Return all the data, word for word.

>> BEGIN

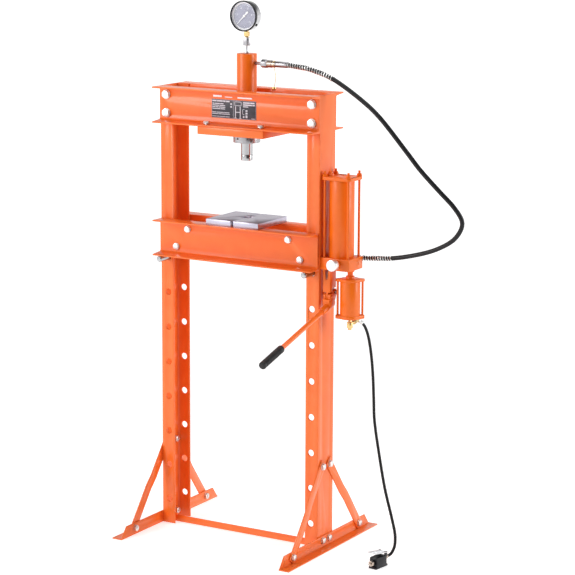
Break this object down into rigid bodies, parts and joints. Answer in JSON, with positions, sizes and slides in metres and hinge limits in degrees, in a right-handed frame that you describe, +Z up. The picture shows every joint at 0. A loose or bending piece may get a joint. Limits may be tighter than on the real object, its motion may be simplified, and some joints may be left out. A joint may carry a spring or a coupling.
{
  "type": "hydraulic shop press",
  "caption": "Floor-standing H-frame hydraulic shop press with a pinned height-adjustable bed, bottom stroke ram, pressure gauge, side pump worked by hand or air, and a foot valve.",
  "frame": {"origin": "on the floor, at the middle of the footprint of the frame, pump and handle (the hoses and the foot valve are not counted)", "axes": "+Z up, -Y towards the person working at the press, +X to the operator's right, where the pump hangs"},
  "size_m": [1.1175, 0.7484, 1.788],
  "materials": {
    "orange_paint": "gloss powder coat",
    "zinc_plate": "zinc plated",
    "bright_steel": "ground and plated",
    "dark_steel": "machined, oiled",
    "brass": "machined",
    "case_chrome": "polished",
    "black_paint": "satin",
    "lens_glass": "clear",
    "dial_face": "matt",
    "needle_white": "matt",
    "hose_rubber": "smooth",
    "grip_rubber": "ribbed",
    "tread_aluminium": "ribbed",
    "plate_print": "satin"
  },
  "bodies": {
    "frame": {"post_left": "orange_paint", "post_right": "orange_paint", "head_beam_front": "orange_paint", "head_beam_rear": "orange_paint", "head_bolts": "zinc_plate", "foot_left": "orange_paint", "foot_right": "orange_paint", "brace_left_front": "orange_paint", "brace_left_rear": "orange_paint", "brace_right_front": "orange_paint", "brace_right_rear": "orange_paint", "cross_bar": "orange_paint", "base_bolts": "zinc_plate", "data_plate": "plate_print", "cylinder_plate": "orange_paint", "plate_bolts": "zinc_plate", "cylinder_tube": "orange_paint", "lock_ring": "bright_steel", "gauge_case": "case_chrome", "gauge_bezel": "black_paint", "gauge_lens": "lens_glass", "gauge_dial": "dial_face", "gauge_stem": "brass", "gauge_adapter": "zinc_plate", "hose_coupler": "zinc_plate", "coupler_sleeve": "brass", "dust_cap": "brass", "hydraulic_hose": "hose_rubber", "hose_guards": "bright_steel", "pump_elbow": "zinc_plate", "pump_base": "orange_paint", "pump_bolts": "zinc_plate", "pump_reservoir": "orange_paint", "pump_cap": "orange_paint", "pump_tie_rods": "orange_paint", "pump_link": "orange_paint", "motor_barrel": "orange_paint", "motor_ends": "orange_paint", "air_elbow": "brass", "air_hose": "hose_rubber", "pedal_body": "black_paint", "pedal_fittings": "brass"},
    "ram": {"ram_piston": "bright_steel", "ram_rod": "bright_steel", "ram_nose": "bright_steel"},
    "gauge_needle": {"gauge_needle": "needle_white"},
    "bed": {"bed_channel_front": "orange_paint", "bed_channel_rear": "orange_paint", "bed_spacers": "orange_paint", "bed_bolts": "zinc_plate"},
    "bed_pin_left": {"bed_pin_left": "bright_steel"},
    "bed_pin_right": {"bed_pin_right": "bright_steel"},
    "arbor_plate_left": {"arbor_plate_left": "dark_steel"},
    "arbor_plate_right": {"arbor_plate_right": "dark_steel"},
    "release_knob": {"release_knob": "case_chrome"},
    "handle": {"handle_socket": "orange_paint", "handle_bar": "orange_paint", "handle_grip": "grip_rubber"},
    "plunger": {"pump_plunger": "bright_steel"},
    "pedal_tread": {"pedal_tread": "tread_aluminium"}
  },
  "joints": [
    {"name": "ram_slide", "type": "slide", "parent": "frame", "child": "ram", "axis": [0, 0, -1], "range_m": [0, 0.18]},
    {"name": "needle_turn", "type": "hinge", "parent": "frame", "child": "gauge_needle", "pos_m": [-0.04532, 0.05819, 1.738], "axis": [0, 1, 0], "range_deg": [0, 270], "stiffness_Nm_per_rad": 0.002, "springref_deg": -17.19},
    {"name": "bed_height", "type": "slide", "parent": "frame", "child": "bed", "axis": [0, 0, 1], "range_m": [-0.72, 0]},
    {"name": "left_pin_slide", "type": "slide", "parent": "bed", "child": "bed_pin_left", "axis": [0, -1, 0], "range_m": [0, 0.23]},
    {"name": "right_pin_slide", "type": "slide", "parent": "bed", "child": "bed_pin_right", "axis": [0, -1, 0], "range_m": [0, 0.23]},
    {"name": "left_plate_slide", "type": "slide", "parent": "bed", "child": "arbor_plate_left", "axis": [-1, 0, 0], "range_m": [0, 0.09]},
    {"name": "right_plate_slide", "type": "slide", "parent": "bed", "child": "arbor_plate_right", "axis": [1, 0, 0], "range_m": [0, 0.09]},
    {"name": "release_turn", "type": "hinge", "parent": "frame", "child": "release_knob", "pos_m": [0.32168, -0.00081, 0.963], "axis": [0, -1, 0], "range_deg": [0, 270]},
    {"name": "handle_swing", "type": "hinge", "parent": "frame", "child": "handle", "pos_m": [0.28268, 0.0412, 0.852], "axis": [-1, 0, 0], "range_deg": [0, 45]},
    {"name": "plunger_slide", "type": "slide", "parent": "frame", "child": "plunger", "axis": [0, 0, -1], "range_m": [0, 0.0215]},
    {"name": "tread_press", "type": "hinge", "parent": "frame", "child": "pedal_tread", "pos_m": [0.51502, -0.00004, 0.0426], "axis": [0.9903, -0.1392, 0], "range_deg": [0, 8], "stiffness_Nm_per_rad": 1, "springref_deg": -20.05}
  ],
  "couplings": [
    {"joint": "plunger_slide", "follows": "handle_swing", "m_per_rad": 0.027286}
  ]
}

>> END

TASK SOLUTION =>
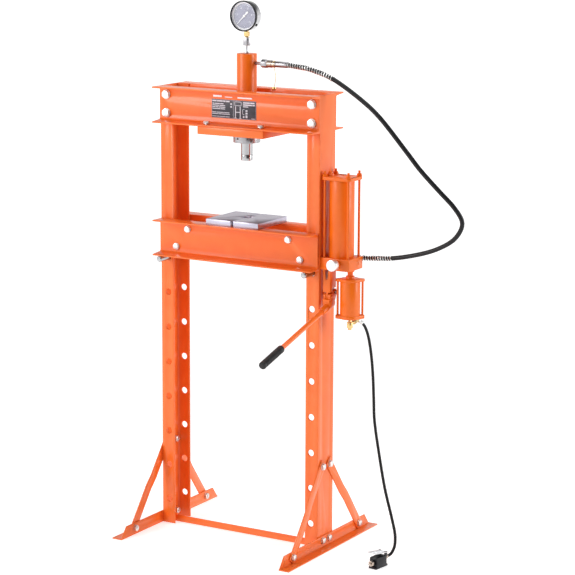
Break this object down into rigid bodies, parts and joints. Answer in JSON, with positions, sizes and slides in metres and hinge limits in degrees, in a right-handed frame that you describe, +Z up. The picture shows every joint at 0. A loose or bending piece may get a joint. Limits may be tighter than on the real object, its motion may be simplified, and some joints may be left out. A joint may carry a spring or a coupling.
{
  "type": "hydraulic shop press",
  "caption": "Floor-standing H-frame hydraulic shop press with a pinned height-adjustable bed, bottom stroke ram, pressure gauge, side pump worked by hand or air, and a foot valve.",
  "frame": {"origin": "on the floor, at the middle of the footprint of the frame, pump and handle (the hoses and the foot valve are not counted)", "axes": "+Z up, -Y towards the person working at the press, +X to the operator's right, where the pump hangs"},
  "size_m": [1.1175, 0.7484, 1.788],
  "materials": {
    "orange_paint": "gloss powder coat",
    "zinc_plate": "zinc plated",
    "bright_steel": "ground and plated",
    "dark_steel": "machined, oiled",
    "brass": "machined",
    "case_chrome": "polished",
    "black_paint": "satin",
    "lens_glass": "clear",
    "dial_face": "matt",
    "needle_white": "matt",
    "hose_rubber": "smooth",
    "grip_rubber": "ribbed",
    "tread_aluminium": "ribbed",
    "plate_print": "satin"
  },
  "bodies": {
    "frame": {"post_left": "orange_paint", "post_right": "orange_paint", "head_beam_front": "orange_paint", "head_beam_rear": "orange_paint", "head_bolts": "zinc_plate", "foot_left": "orange_paint", "foot_right": "orange_paint", "brace_left_front": "orange_paint", "brace_left_rear": "orange_paint", "brace_right_front": "orange_paint", "brace_right_rear": "orange_paint", "cross_bar": "orange_paint", "base_bolts": "zinc_plate", "data_plate": "plate_print", "cylinder_plate": "orange_paint", "plate_bolts": "zinc_plate", "cylinder_tube": "orange_paint", "lock_ring": "bright_steel", "gauge_case": "case_chrome", "gauge_bezel": "black_paint", "gauge_lens": "lens_glass", "gauge_dial": "dial_face", "gauge_stem": "brass", "gauge_adapter": "zinc_plate", "hose_coupler": "zinc_plate", "coupler_sleeve": "brass", "dust_cap": "brass", "hydraulic_hose": "hose_rubber", "hose_guards": "bright_steel", "pump_elbow": "zinc_plate", "pump_base": "orange_paint", "pump_bolts": "zinc_plate", "pump_reservoir": "orange_paint", "pump_cap": "orange_paint", "pump_tie_rods": "orange_paint", "pump_link": "orange_paint", "motor_barrel": "orange_paint", "motor_ends": "orange_paint", "air_elbow": "brass", "air_hose": "hose_rubber", "pedal_body": "black_paint", "pedal_fittings": "brass"},
    "ram": {"ram_piston": "bright_steel", "ram_rod": "bright_steel", "ram_nose": "bright_steel"},
    "gauge_needle": {"gauge_needle": "needle_white"},
    "bed": {"bed_channel_front": "orange_paint", "bed_channel_rear": "orange_paint", "bed_spacers": "orange_paint", "bed_bolts": "zinc_plate"},
    "bed_pin_left": {"bed_pin_left": "bright_steel"},
    "bed_pin_right": {"bed_pin_right": "bright_steel"},
    "arbor_plate_left": {"arbor_plate_left": "dark_steel"},
    "arbor_plate_right": {"arbor_plate_right": "dark_steel"},
    "release_knob": {"release_knob": "case_chrome"},
    "handle": {"handle_socket": "orange_paint", "handle_bar": "orange_paint", "handle_grip": "grip_rubber"},
    "plunger": {"pump_plunger": "bright_steel"},
    "pedal_tread": {"pedal_tread": "tread_aluminium"}
  },
  "joints": [
    {"name": "ram_slide", "type": "slide", "parent": "frame", "child": "ram", "axis": [0, 0, -1], "range_m": [0, 0.18]},
    {"name": "needle_turn", "type": "hinge", "parent": "frame", "child": "gauge_needle", "pos_m": [-0.04532, 0.05819, 1.738], "axis": [0, 1, 0], "range_deg": [0, 270], "stiffness_Nm_per_rad": 0.002, "springref_deg": -17.19},
    {"name": "bed_height", "type": "slide", "parent": "frame", "child": "bed", "axis": [0, 0, 1], "range_m": [-0.72, 0]},
    {"name": "left_pin_slide", "type": "slide", "parent": "bed", "child": "bed_pin_left", "axis": [0, -1, 0], "range_m": [0, 0.23]},
    {"name": "right_pin_slide", "type": "slide", "parent": "bed", "child": "bed_pin_right", "axis": [0, -1, 0], "range_m": [0, 0.23]},
    {"name": "left_plate_slide", "type": "slide", "parent": "bed", "child": "arbor_plate_left", "axis": [-1, 0, 0], "range_m": [0, 0.09]},
    {"name": "right_plate_slide", "type": "slide", "parent": "bed", "child": "arbor_plate_right", "axis": [1, 0, 0], "range_m": [0, 0.09]},
    {"name": "release_turn", "type": "hinge", "parent": "frame", "child": "release_knob", "pos_m": [0.32168, -0.00081, 0.963], "axis": [0, -1, 0], "range_deg": [0, 270]},
    {"name": "handle_swing", "type": "hinge", "parent": "frame", "child": "handle", "pos_m": [0.28268, 0.0412, 0.852], "axis": [-1, 0, 0], "range_deg": [0, 45]},
    {"name": "plunger_slide", "type": "slide", "parent": "frame", "child": "plunger", "axis": [0, 0, -1], "range_m": [0, 0.0215]},
    {"name": "tread_press", "type": "hinge", "parent": "frame", "child": "pedal_tread", "pos_m": [0.51502, -0.00004, 0.0426], "axis": [0.9903, -0.1392, 0], "range_deg": [0, 8], "stiffness_Nm_per_rad": 1, "springref_deg": -20.05}
  ],
  "couplings": [
    {"joint": "plunger_slide", "follows": "handle_swing", "m_per_rad": 0.027286}
  ]
}